Review: Ferris Bueller’s Day Off (1986)

Story: It’s a beautiful spring day – and North Shore high schooler Ferris Bueller (Matthew Broderick) wants to make the most of it by constructing an elaborate sick day ruse and romping around downtown Chicago. Only it’s his ninth – and Principal Rooney (Jeffrey Jones) ain’t buying it as he ruthlessly hunts down his most hated truant.
Judgment: My favorite John Hughes film – at once his most universally accessible and his least traditional. The looser narrative suits a film whose main character simply ignores the rules (including that of breaking the fourth wall and addressing the audience). Broderick may never find a role as perfect as Ferris, and his chemistry with Ruck’s Cameron creates the ultimate pathos that holds the story together. Jeffrey Jones (sadly, now a registered sex offender) also gets to star in his own great little screwball comedy trying to break into the Bueller house. It’s unnecessary to pigeonhole this film as a Hughes teen comedy or contextualize it with Reagan-era bromides – just watch it and feel the joy of being alive.

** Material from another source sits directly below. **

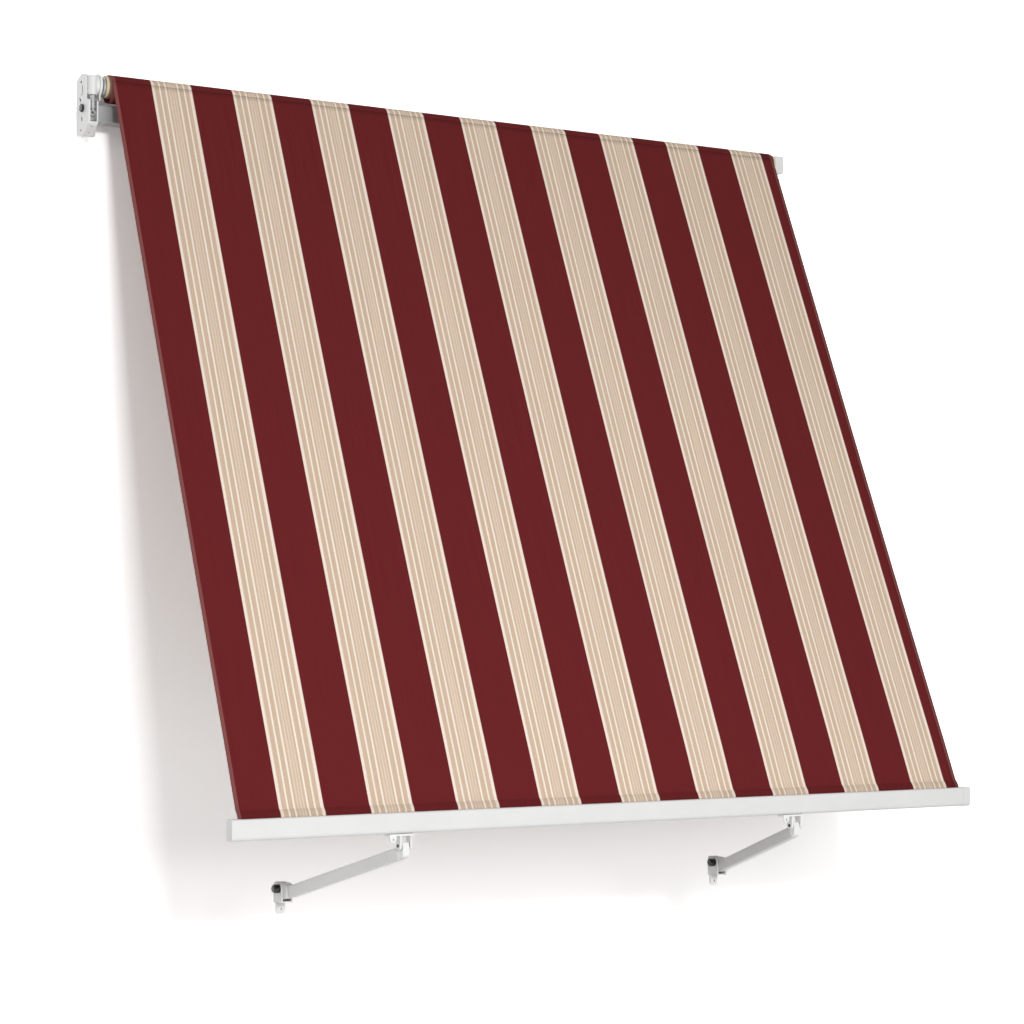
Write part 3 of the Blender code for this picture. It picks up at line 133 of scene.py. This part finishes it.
def wovenAcrylic(name):
    made, tree = newMaterial(name)
    place = addNode(tree, "ShaderNodeUVMap", uv_map="cloth")  # metres across and down the cloth
    split = addNode(tree, "ShaderNodeSeparateXYZ", {"Vector": place.outputs["UV"]})
    across, downward = split.outputs["X"], split.outputs["Y"]
    fromStripe = addNode(tree, "ShaderNodeMath", {
        0: across, 1: fabricStripes["firstStripe"] - fabricStripes["pitch"]
    }, operation="SUBTRACT")
    turns = addNode(tree, "ShaderNodeMath", {
        0: fromStripe.outputs[0], 1: fabricStripes["pitch"]
    }, operation="DIVIDE")
    repeat = addNode(tree, "ShaderNodeMath", {0: turns.outputs[0]}, operation="FRACT")
    stripes = addNode(tree, "ShaderNodeValToRGB", {"Fac": repeat.outputs[0]})
    setRamp(stripes, stripeStops())

    # streaks along the warp: bundles of yarns 2.4 mm wide that run some 330 mm, taken from UV metres
    streakPlace = addNode(tree, "ShaderNodeVectorMath", {
        0: place.outputs["UV"], 1: (420.0, 3.0, 1.0)
    }, operation="MULTIPLY")
    streaks = addNode(tree, "ShaderNodeTexNoise", {
        "Vector": streakPlace.outputs[0], "Scale": 1.0, "Detail": 3.0
    })
    streakShade = addNode(tree, "ShaderNodeMapRange", {
        "Value": streaks.outputs["Fac"], "From Min": 0.3, "From Max": 0.7, "To Min": 0.93, "To Max": 1.07
    })

    # slubs of the spun yarn: spots about 4 by 5 mm, ten times the thread, so that they show from afar
    slubPlace = addNode(tree, "ShaderNodeVectorMath", {
        0: place.outputs["UV"], 1: (260.0, 200.0, 1.0)
    }, operation="MULTIPLY")
    slubs = addNode(tree, "ShaderNodeTexNoise", {
        "Vector": slubPlace.outputs[0], "Scale": 1.0, "Detail": 4.0, "Roughness": 0.7
    })
    slubShade = addNode(tree, "ShaderNodeMapRange", {
        "Value": slubs.outputs["Fac"], "From Min": 0.3, "From Max": 0.7, "To Min": 0.93, "To Max": 1.06
    })
    shade = addNode(tree, "ShaderNodeMath", {
        0: streakShade.outputs["Result"], 1: slubShade.outputs["Result"]
    }, operation="MULTIPLY")

    # painted highlight: the welded side hems are painted paler than the cloth, standing in for the light
    # caught along their edges
    fromLeft = addNode(tree, "ShaderNodeMath", {0: across, 1: fabricStripes["left"]}, operation="SUBTRACT")
    fromRight = addNode(tree, "ShaderNodeMath", {0: fabricStripes["right"], 1: across}, operation="SUBTRACT")
    edgeGap = addNode(tree, "ShaderNodeMath", {
        0: fromLeft.outputs[0], 1: fromRight.outputs[0]
    }, operation="MINIMUM")
    sideHemHighlight = addNode(tree, "ShaderNodeMapRange", {
        "Value": edgeGap.outputs[0], "From Min": fabricStripes["hemWidth"],
        "From Max": fabricStripes["hemWidth"] + 0.0016, "To Min": 0.7, "To Max": 0.0,
    })
    hemHighlighted = addNode(tree, "ShaderNodeMix", {
        0: sideHemHighlight.outputs["Result"], 6: stripes.outputs["Color"], 7: hexColour(fabricStripes["burgundyHemHighlight"])
    }, data_type="RGBA")

    # beyond the side edges only the cut ends of the rolled turns are seen
    rollEnd = addNode(tree, "ShaderNodeMath", {0: edgeGap.outputs[0], 1: -0.0003}, operation="LESS_THAN")
    edged = addNode(tree, "ShaderNodeMix", {
        0: rollEnd.outputs[0], 6: hemHighlighted.outputs[2], 7: hexColour(fabricStripes["rollEnd"])
    }, data_type="RGBA")

    # painted shade: the bottom hem is doubled cloth and lets no light through, so it is painted darker than
    # the sheet
    hemStart = addNode(tree, "ShaderNodeMapRange", {
        "Value": downward, "From Min": fabricStripes["length"] - fabricStripes["hemLength"] - 0.0012,
        "From Max": fabricStripes["length"] - fabricStripes["hemLength"], "To Min": 1.0, "To Max": 0.86,
    })
    toneAndHemShade = addNode(tree, "ShaderNodeMath", {
        0: shade.outputs[0], 1: hemStart.outputs["Result"]
    }, operation="MULTIPLY")
    colour = addNode(tree, "ShaderNodeVectorMath", {
        0: edged.outputs[2], "Scale": toneAndHemShade.outputs[0]
    }, operation="SCALE")

    # plain weave: ribs of 1.2 mm both ways, twice the real thread so that a near view shows them
    ribs = []
    for direction in (across, downward):
        phase = addNode(tree, "ShaderNodeMath", {
            0: direction, 1: 2 * math.pi / 0.0012
        }, operation="MULTIPLY")
        ribs.append(addNode(tree, "ShaderNodeMath", {0: phase.outputs[0]}, operation="SINE"))
    weave = addNode(tree, "ShaderNodeMath", {
        0: ribs[0].outputs[0], 1: ribs[1].outputs[0]
    }, operation="MULTIPLY")
    bump = addNode(tree, "ShaderNodeBump", {
        "Height": weave.outputs[0], "Strength": 0.25, "Distance": 0.0002
    })
    shader = addNode(tree, "ShaderNodeBsdfPrincipled", {
        "Base Color": colour.outputs[0],
        "Normal": bump.outputs["Normal"],
        "Roughness": 0.95,
        "Specular IOR Level": 0.06,
    })
    addNode(tree, "ShaderNodeOutputMaterial", {"Surface": shader.outputs["BSDF"]})
    return made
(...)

What’s it all mean: Ferris is an unusual protagonist – he really faces no crisis and undergoes no change, he simply flits from one place to another, directly or indirectly letting people briefly forget their strictures and routines and live in the moment. Most importantly, he yanks his best friend out of what could have become a suicidal lethargy. Hughes drops in some intimations that Ferris might be screwed after high school – but what does that matter in a movie all about the eternal present?
Essential scene: Ferris seemingly gets the whole Loop area population to sing along to The Beatles’ “Twist and Shout.” Sorry, lads. It belongs to Ferris now.